Skip to content

list

The dataset list subcommand

list_dataset(challenge, return_list=True, config_ctx=ConfigContext(), challenge_ctx=ChallengeContext())

Lists the datasets available for this challenge

Parameters:

Name Type Description Default
challenge str

one of

  • [int] challenge id
  • [str] challenge slug
  • [str] challenge url
required
return_list bool

if true, will return the datasets instead of pretty printing

True
config_ctx ConfigContext

CLI config

ConfigContext()
challenge_ctx ChallengeContext

Challenge config

ChallengeContext()

Returns:

Type Description
Union[NoneType, List[dict]]

list of datasets if return_list was True; None otherwise

Source code in aicrowd/dataset/list.py
def list_dataset(
    challenge: str,
    return_list: bool = True,
    config_ctx: ConfigContext = ConfigContext(),
    challenge_ctx: ChallengeContext = ChallengeContext(),
) -> Union[None, List[dict]]:
    """
    Lists the datasets available for this challenge

    Args:
        challenge: one of

            - [`int`] challenge id
            - [`str`] challenge slug
            - [`str`] challenge url
        return_list: if true, will return the datasets instead of pretty printing
        config_ctx: CLI config
        challenge_ctx: Challenge config

    Returns:
        list of datasets if `return_list` was True; None otherwise
    """
    log = logging.getLogger()

    api_key = must_get_api_key(config_ctx)
    challenge_id = challenge_ctx.challenge.get(ChallengeConstants.CONFIG_ID_KEY)
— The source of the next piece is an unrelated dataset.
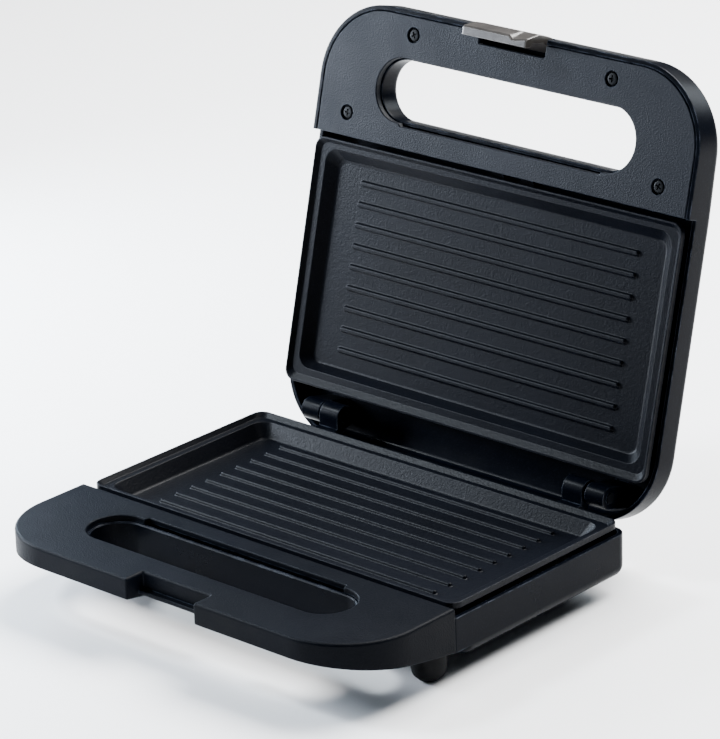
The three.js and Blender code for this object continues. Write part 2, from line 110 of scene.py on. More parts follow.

    # couldn't get from config, try the --challenge option
    if challenge_id is None:
        challenge_id, _ = parse_cli_challenge(challenge, api_key)

    # still couldn't deduce challenge
    if challenge_id is None:
        log.error("Failed to parse challenge")
        raise ChallengeNotFoundException(
            "Challenge with the given details could not be found",
            exit_code=INVALID_PARAMETER,
        )

    datasets = get_datasets(challenge_id, api_key)
    log.info("Got %d datasets", len(datasets))

    if return_list:
        return datasets

    console = Console()
    table = Table(
        Column("#", max_width=2),
        "Title",
        "Description",
        Column(header="Size", justify="right"),
        title=f"Datasets for challenge #{challenge_id}",
        show_header=True,
        header_style="bold magenta",
        box=box.SQUARE,
    )

    empty_to_dash = lambda x: "-" if not x or len(x) == 0 else x

    key_mapper = [
        ("title", empty_to_dash),
        ("description", empty_to_dash),
        ("external_file_size", humanize_size),
    ]

    for i, ds in enumerate(datasets):
        vals = [str(i)]

        for key, mapper in key_mapper:
            vals.append(mapper(ds.get(key)))

        table.add_row(*vals)

    console.print(table, justify="left")